After the first month I learned he had been cheating on me, that there was indeed someone else. That helped me because now I could be angry. Before I was just lost and confused. I still thought he might come back. The first thing I did when I got home every night in that first month was check my caller ID to see if he’d called. When a car drove by at any time of day or night that I thought might be his, I looked out the window.

Yet despite my emotions, I was strong in one thing: I never called him. I never after that last night together tried to get him back. And when I learned of the other woman (his parents’ neighbor-go figure; with him spending all that time over there) I knew I didn’t even want him back anymore. I could begin to move on.

It was still at least another month before I stopped crying so much. Not all this crying was because of him; don’t give him that much credit. It was because in just a couple of short months, my world as I knew it had fallen apart. My mother was dying, I was suddenly the head of the family; I no longer was part of Tina and X. I was just Tina. I didn’t even know what I was going to do about getting my oil changed anymore. I didn’t know anything.

I didn’t know anything.

5 comments:

Anonymous said...

What a shit.

I dnt understand how ppl can cheat.

U'd just feel too guilty, and if you didnt then theres summit wrong with you.

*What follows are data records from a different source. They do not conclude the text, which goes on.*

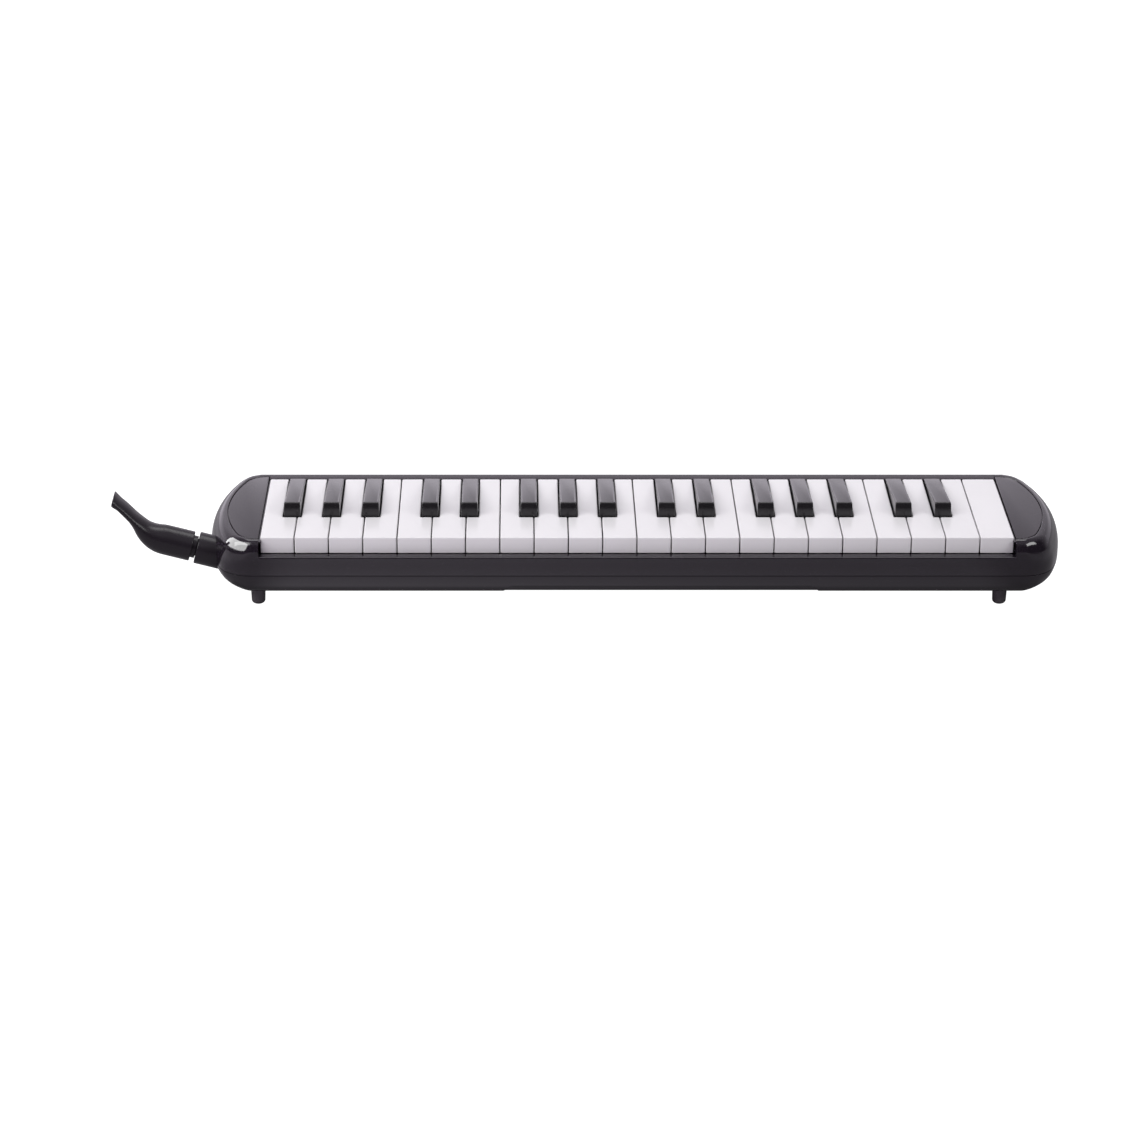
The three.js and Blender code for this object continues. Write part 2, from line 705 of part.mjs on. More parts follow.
// Bends a turned body about Z onto the mouthpiece's axis: a point's height becomes its distance
// along the axis and its radius is reduced by what the section has lost there.
function bendOntoAxis(geometry) {
  const position = geometry.attributes.position;
  for (let index = 0; index < position.count; index += 1) {
    const x = position.getX(index);
    const y = position.getY(index);
    const distance = position.getZ(index);
    const radius = Math.hypot(x, y);
    const section = mouthSection(distance);
    const axis = mouthAxis(distance);
    const lean = THREE.MathUtils.smoothstep(distance, bendEnd + 6, tipEnd);
    const facing = THREE.MathUtils.lerp(axis.slope, tipFaceTilt, lean);
    const rise = (x / radius) * (radius - mouthRadius + section.thin);
    const across = (y / radius) * (radius - mouthRadius + section.wide);
    const out = axis.out - rise * Math.sin(facing);
    const up = axis.up + rise * Math.cos(facing);
    position.setXYZ(index, socketX - out, socketY + across, socketZ + up);
  }
  return geometry;
}

function mouthpiece() {
  const plugEnd = neckStart - plugLength;
  const ring = socketOut - ringFromMouth;
  const grooveStart = ring - ringGrooveWidth / 2;
  const grooveEnd = ring + ringGrooveWidth / 2;
  const profile = [
    [plugBore, plugEnd], [plugRadius, plugEnd],
    [plugRadius, grooveStart], [ringGrooveRadius, grooveStart],
    [ringGrooveRadius, grooveEnd], [plugRadius, grooveEnd],
    [plugRadius, neckStart], [neckRadius, neckStart],
    [neckRadius, mouthStart], [mouthRadius, mouthStart],
  ];
  const steps = 11;
  for (let step = 1; step <= steps; step += 1) {
    profile.push([mouthRadius, THREE.MathUtils.lerp(bendStart - 8, tipEnd, step / steps)]);
  }
  for (let step = steps; step >= 1; step -= 1) {
    const distance = THREE.MathUtils.lerp(bendStart - 8, tipEnd, step / steps);
    profile.push([mouthRadius - mouthWall, distance]);
  }
  profile.push([mouthRadius - mouthWall, mouthStart + mouthWall]);
  profile.push([plugBore, mouthStart + mouthWall - 2], profile[0]);
  return bendOntoAxis(turned(profile, 16));
}

function plugRing() {
  const centre = ringGrooveRadius + seatGap + ringWire;
  const geometry = new THREE.TorusGeometry(centre, ringWire, 6, 16);
  geometry.translate(0, 0, socketOut - ringFromMouth);
  return onSocketAxis(geometry);
}

// ---- feet, strap and drain ----

function foot(x, y) {
  const top = caseBottom - seatGap;
  const geometry = turned([
    [0, 0],
    [footRadius - footTaper - footRounding, 0],
    [footRadius - footTaper - 0.3 * footRounding, 0.3 * footRounding],
    [footRadius - footTaper, footRounding],
    [footRadius, top],
    [0, top],
  ]);
  geometry.translate(x, y, 0);
  return geometry;
}

// Bracket on the underside with a slot that takes the end of the strap.
function strapAnchor(side) {
  const near = strapSpan / 2;
  const far = near + anchorLength;
  const half = strapWidth / 2;
  const top = caseBottom - seatGap;
  const slotBottom = top - anchorHeight + anchorWall;
  const block = box(near, far, -half - 2 * anchorWall, half + 2 * anchorWall, top - anchorHeight, top);
  const slot = box(near - 1, far - anchorWall, -half - runningGap, half + runningGap,
    slotBottom, slotBottom + strapThickness + 2 * seatGap);
  const bracket = block.subtract(slot);
  return side > 0 ? bracket : bracket.rotate([0, 0, 180]);
}

// Strap under the case: level in the anchors and bowed down between them.
function handStrap() {
  const height = caseBottom - seatGap - anchorHeight + anchorWall + seatGap;
  const inside = strapSpan / 2 + anchorLength - anchorWall - seatGap;
  const span = strapSpan / 2 - 2;
  const line = [];
  const steps = 16;
  for (let step = 0; step <= steps; step += 1) {
    const x = THREE.MathUtils.lerp(-span, span, step / steps);
    line.push([x, height - strapBow * (0.5 + 0.5 * Math.cos((Math.PI * x) / span))]);
  }
  const lower = [[-inside, height], ...line, [inside, height]];
  const upper = lower.map(([x, z]) => [x, z + strapThickness]).reverse();
  return alongY(polygon([...lower, ...upper]), -strapWidth / 2, strapWidth / 2);
}

const drainX = caseEnd - drainFromEnd;
const drainHeadTop = caseBottom - drainHeadBelow;

// Head under the case, stem through both floors and the disc that closes the chamber from inside.
function drainButton() {
  const discBottom = chamberBottom + chamberWall + seatGap;
  const discTop = discBottom + drainDiscHeight;
  const geometry = turned([
    [0, drainHeadTop - drainHeadHeight],
    [drainHeadRadius - 0.6, drainHeadTop - drainHeadHeight],
    [drainHeadRadius, drainHeadTop - drainHeadHeight + 0.6],
    [drainHeadRadius, drainHeadTop],
    [drainStemRadius, drainHeadTop],
    [drainStemRadius, discBottom],
    [drainDiscRadius, discBottom],
    [drainDiscRadius, discTop],
    [0, discTop],
  ]);
  geometry.translate(drainX, drainY, 0);
  return geometry;
}

// Helix of spring wire about the drain stem.
class Helix extends THREE.Curve {
  getPoint(t, target = new THREE.Vector3()) {
    const low = drainHeadTop + seatGap + drainWire;
    const high = caseBottom - seatGap - drainWire;
    const angle = 2 * Math.PI * drainTurns * t;
    return target.set(drainX + drainSpringRadius * Math.cos(angle),
      drainY + drainSpringRadius * Math.sin(angle), THREE.MathUtils.lerp(low, high, t));
  }
}

function drainSpring() {
  const section = new THREE.Shape();
  section.absarc(0, 0, drainWire, 0, 2 * Math.PI);
  return new THREE.ExtrudeGeometry(section, {
    steps: 12 * drainTurns,
    curveSegments: 3,
    extrudePath: new Helix(),
  });
}

// ---- materials and assembly ----

const finishes = {
  caseBlack: { color: 0x1c1a1e, roughness: 0.2, metalness: 0 },
  panelGrey: { color: 0x2b282d, roughness: 0.35, metalness: 0 },
  keyWhite: { color: 0xf0eff0, roughness: 0.3, metalness: 0 },
  keyBlack: { color: 0x141316, roughness: 0.35, metalness: 0 },
  blackPlastic: { color: 0x19181b, roughness: 0.35, metalness: 0 },
  chamberPlastic: { color: 0x8d8f92, roughness: 0.5, metalness: 0 },
  steel: { color: 0xb4b6ba, roughness: 0.3, metalness: 1 },
  brass: { color: 0xb98f4c, roughness: 0.35, metalness: 1 },
  felt: { color: 0x4b2226, roughness: 0.95, metalness: 0 },
  rubber: { color: 0x1a1a1a, roughness: 0.8, metalness: 0 },
  webbing: { color: 0x151517, roughness: 0.9, metalness: 0 },
};

const instrument = new THREE.Group();

function place(name, finish, shape) {
  const geometry = shape.isBufferGeometry ? shape : surface(shape);
  const mesh = new THREE.Mesh(geometry, new THREE.MeshStandardMaterial(finishes[finish]));
  mesh.name = name;
  instrument.add(mesh);
}

place('upper_case', 'caseBlack', upperCase());
place('lower_case', 'caseBlack', lowerCase());
place('right_end_panel', 'panelGrey', endPanel(0, 0, caseTop - panelThickness, caseTop));
place('left_end_panel', 'panelGrey', endPanel(Math.PI, 0, caseTop - panelThickness, caseTop));
for (const key of keys) {
  const finish = key.black ? 'keyBlack' : 'keyWhite';
  place(key.name, finish, key.black ? blackKey(key) : whiteKey(key));
}
place('key_shaft', 'steel', keyShaft());
place('spring_comb', 'steel', springComb());
place('key_stop_felt', 'felt', stopFelt());
place('valve_plate', 'chamberPlastic', valvePlate());
place('air_chamber', 'chamberPlastic', airChamber());
const plateSplit = Math.ceil(keys.length / 2);
place('reed_plate_low', 'brass', reedPlate(0, plateSplit));
place('reed_plate_high', 'brass', reedPlate(plateSplit, keys.length));
place('blow_socket', 'blackPlastic', blowSocket());
place('mouthpiece', 'blackPlastic', mouthpiece());
place('plug_ring', 'rubber', plugRing());
const leftFootX = leftFootFromEnd - caseEnd;
const rightFootX = caseEnd - rightFootFromEnd;
const footY = caseBack - footInset;
place('foot_front_left', 'rubber', foot(leftFootX, -footY));
place('foot_front_right', 'rubber', foot(rightFootX, -footY));
place('foot_back_left', 'rubber', foot(leftFootX, footY));
place('foot_back_right', 'rubber', foot(rightFootX, footY));
place('strap_anchor_left', 'blackPlastic', strapAnchor(-1));
place('strap_anchor_right', 'blackPlastic', strapAnchor(1));
place('hand_strap', 'webbing', handStrap());
place('drain_button', 'blackPlastic', drainButton());
place('drain_spring', 'steel', drainSpring());

// The origin is on the standing surface, under the middle of the whole instrument.
const extent = new THREE.Box3().setFromObject(instrument);
instrument.position.x = -(extent.min.x + extent.max.x) / 2;

const melodica = new THREE.Group();
melodica.add(instrument);

export default melodica;
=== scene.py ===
import math

import bpy
import numpy as np
from mathutils import Euler, Matrix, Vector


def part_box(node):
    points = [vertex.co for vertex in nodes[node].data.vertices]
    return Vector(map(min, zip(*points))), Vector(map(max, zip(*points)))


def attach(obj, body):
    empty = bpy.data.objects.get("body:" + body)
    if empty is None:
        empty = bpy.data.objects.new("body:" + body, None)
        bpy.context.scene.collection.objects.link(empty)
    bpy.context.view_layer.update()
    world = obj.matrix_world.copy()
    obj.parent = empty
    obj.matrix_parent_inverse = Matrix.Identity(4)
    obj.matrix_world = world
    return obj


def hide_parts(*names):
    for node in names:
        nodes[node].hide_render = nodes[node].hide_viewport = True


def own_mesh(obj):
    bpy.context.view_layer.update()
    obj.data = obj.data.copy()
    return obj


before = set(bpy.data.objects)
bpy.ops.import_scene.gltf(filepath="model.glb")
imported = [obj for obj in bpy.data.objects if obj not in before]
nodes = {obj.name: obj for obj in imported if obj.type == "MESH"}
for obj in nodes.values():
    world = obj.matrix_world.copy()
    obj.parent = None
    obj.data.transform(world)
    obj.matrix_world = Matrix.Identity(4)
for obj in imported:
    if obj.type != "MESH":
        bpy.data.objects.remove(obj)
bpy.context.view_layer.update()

# Melodica, metres. Every surface below is a function of two parameters on a grid, placed from the
# frame's own boxes, so each finished object stands at the origin.
mm = 0.001


def gridFaces(rows, columns, wrapRows=False):
    # quads between neighbouring rings; columns always close, rows only if asked
    lastRow = rows if wrapRows else rows - 1
    row, column = np.meshgrid(np.arange(lastRow), np.arange(columns), indexing="ij")
    nextRow = (row + 1) % rows
    nextColumn = (column + 1) % columns
    quads = np.stack([
        row * columns + column,
        row * columns + nextColumn,
        nextRow * columns + nextColumn,
        nextRow * columns + column,
    ], axis=-1)
    return quads.reshape(-1, 4).tolist()


def loft(rings, wrapRows=False, caps=True):
    # rings is rows x columns x 3; open ends are closed by flat caps
    rows, columns, _ = rings.shape
    faces = gridFaces(rows, columns, wrapRows)
    if caps and not wrapRows:
        faces.append(list(range(columns))[::-1])
        faces.append(list(range((rows - 1) * columns, rows * columns)))
    return outward(rings.reshape(-1, 3), faces)


def outward(points, faces):
    # signed volume by fans from each face's first corner; a negative one means inside out
    volume = 0.0
    for face in faces:
        corner = points[face]
        fan = np.cross(corner[1:-1], corner[2:])
        volume += float((corner[0] * fan).sum())
    if volume < 0:
        faces = [face[::-1] for face in faces]
    return points, faces


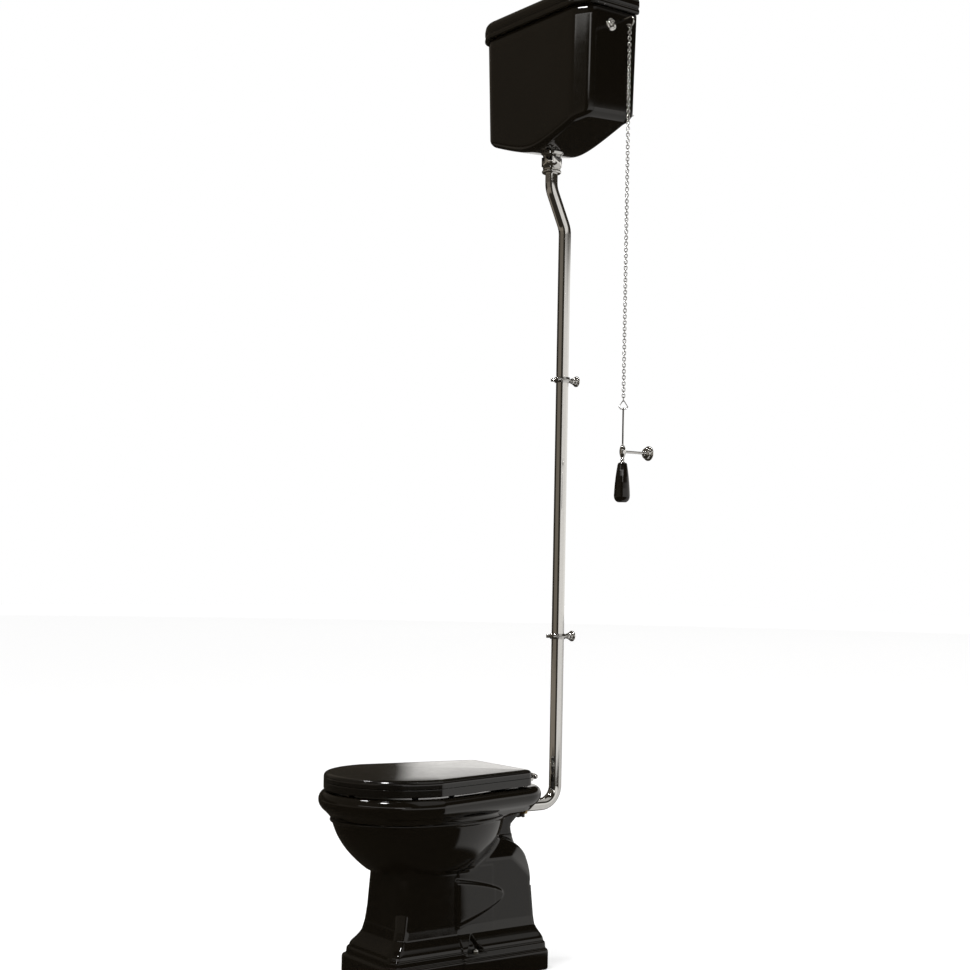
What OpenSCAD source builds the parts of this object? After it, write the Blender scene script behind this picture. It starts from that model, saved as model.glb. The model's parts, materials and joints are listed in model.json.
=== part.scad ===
// High level pull chain toilet: floor standing pan with a lifting seat, a tall flush pipe,
// and a wall hung cistern with a siphon, worked by a lever, a chain and a drop handle.
// Millimetres. Origin: midway between the two floor screw holes, on the floor.
// +X is to the right facing the wall, +Y towards the wall, +Z up.

/* [Room] */
// Distance from the floor screws to the wall face
wall_y = 350; // [340:1:380]

/* [Pan] */
// Height of the rim above the floor
rim_z = 423; // [410:1:430]
// Half width of the rim where the round front meets the straight sides
rim_w = 180; // [170:1:186]
// Front of the rim, forward of the floor screws
rim_front = 329; // [322:1:334]
// Where the round front meets the straight sides, forward of the floor screws
rim_kink = 145; // [120:1:150]
// Half width of the rim at its back
rim_back_w = 108; // [104:1:114]
// Back of the rim, behind the floor screws
rim_back = 201; // [198:1:208]
// Depth of the rolled rim
rim_depth = 56; // [50:1:58]
// Height of the waist between bowl and pedestal
waist_z = 245; // [240:1:250]
// Half width of the foot on the floor
foot_w = 118; // [114:1:124]
// Front of the foot, forward of the floor screws
foot_front = 233; // [226:1:238]
// Back of the foot, behind the floor screws
foot_back = 201; // [198:1:206]
// Height of the plain band of the foot
foot_band = 46; // [42:1:50]
// Distance between the two floor screw holes
screw_span = 204; // [200:1:210]
// Diameter of the floor screw holes
screw_hole = 9; // [7:0.5:10]
// Outside diameter of the soil spigot under the foot
soil_d = 102; // [98:1:104]

/* [Seat] */
// Thickness of the seat ring
ring_t = 17; // [16:0.5:20]
// Thickness of the lid at its edge
cover_t = 18; // [17:0.5:20]
// Rise of the lid from its edge to its middle
cover_crown = 6; // [4:0.5:8]
// Gap under the ring, kept by its buffers
ring_gap = 4; // [3:0.5:5]
// Gap between the ring and the lid, kept by the lid's buffers
lid_gap = 1; // [1:0.5:2]
// How far the seat stands inside the rim all round
seat_inset = 11; // [9:1:13]
// Half width of the seat at its back edge
seat_back_w = 114; // [110:1:116]
// Back edge of the seat, behind the floor screws
seat_back = 147; // [142:1:149]
// Distance between the two hinge posts
post_span = 110; // [106:1:114]
// Diameter of the hinge rod
hinge_d = 8; // [7:0.5:9]

/* [Cistern] */
// Half width of the tank at its top
tank_w = 202; // [196:1:206]
// Depth of the tank from the wall to its front
tank_d = 164; // [160:1:168]
// Height of the tank's top edge above the floor
tank_top = 2240; // [2235:1:2245]
// Height of the bottom of the tank at its middle
tank_floor = 1931; // [1929:1:1933]
// Slope of the bottom, rise for each millimetre sideways
tank_slope = 0.36; // [0.3:0.01:0.4]
// Width of the front corner chamfers
tank_chamfer = 36; // [30:1:40]
// Wall thickness of the tank and its lid
tank_wall = 9; // [8:0.5:10]
// How far the lid stands out past the tank
lid_lip = 10; // [9:0.5:12]
// Height of the lid
lid_h = 55; // [50:1:60]
// Distance between the two wall screw holes
wall_span = 240; // [220:5:260]

/* [Flush pipe] */
// Outside diameter of the flush pipe
pipe_d = 30; // [28:0.5:32]
// Distance from the wall to the pipe's axis
pipe_off = 45; // [42:1:48]
// Distance from the wall to the axis of the tank outlet
outlet_off = 90; // [88:1:92]
// Height of the horizontal run into the pan
inlet_z = 362; // [358:1:364]
// Heights of the two wall clips
clip_z = [764, 1387];

/* [Pull] */
// Height of the lever's pivot
lever_z = 2202; // [2198:1:2206]
// Distance from the wall to the lever and chain
pull_off = 80; // [78:0.5:82]
// Distance of the chain from the middle of the tank
chain_x = 266; // [262:1:270]
// Pitch of the chain's links
link_pitch = 7; // [6.5:0.25:8]
// Wire diameter of the links
link_wire = 2; // [1.6:0.1:2.2]
// Number of links
link_count = 122; // [110:1:124]
// Height of the guide bead's centre
guide_z = 1198; // [1190:1:1206]
// Length of the drop handle
handle_l = 90; // [80:1:100]
// Largest diameter of the drop handle
handle_d = 37; // [32:1:40]

/* [Siphon] */
// Distance from the lever's pivot to its inner eye
inner_arm = 124; // [120:1:126]
// Half of the lever's swing
half_swing = 7.5; // [7:0.25:8]
// Outside diameter of the siphon bell
bell_d = 82; // [78:1:84]

/* [Hidden] */
$fn = 48;

GLAZE = [0.08, 0.07, 0.055];
LACQUER = [0.10, 0.09, 0.08];
CHROME = [0.80, 0.80, 0.78];
BRASS = [0.78, 0.62, 0.30];
RUBBER = [0.12, 0.12, 0.12];
PLASTIC = [0.90, 0.90, 0.87];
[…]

You sound like you've come out of this really strong thou, which is really good.

Tina said...

Yes, he is a shit! Thank you. I think I have, except for that pesky commitment problem.

I'm definitely in a better place without him than I was with him.

Anonymous said...

Cool,

Ur story is reminds me of my first real relationship, 3 years, then she turned around and said she didn't love me anymore. No1 else was involved, that was last may.

I'm pretty much over it now...

Anonymous said...

N ive kinda been doing the same as you,
got myself a 'buddy'

Ive decided im better off too, there was some stuff about her i wasn't happy with...

I wudve married her thou, i told her that!

Tina said...

Yeah close call for both of us. I would've married the Big X too.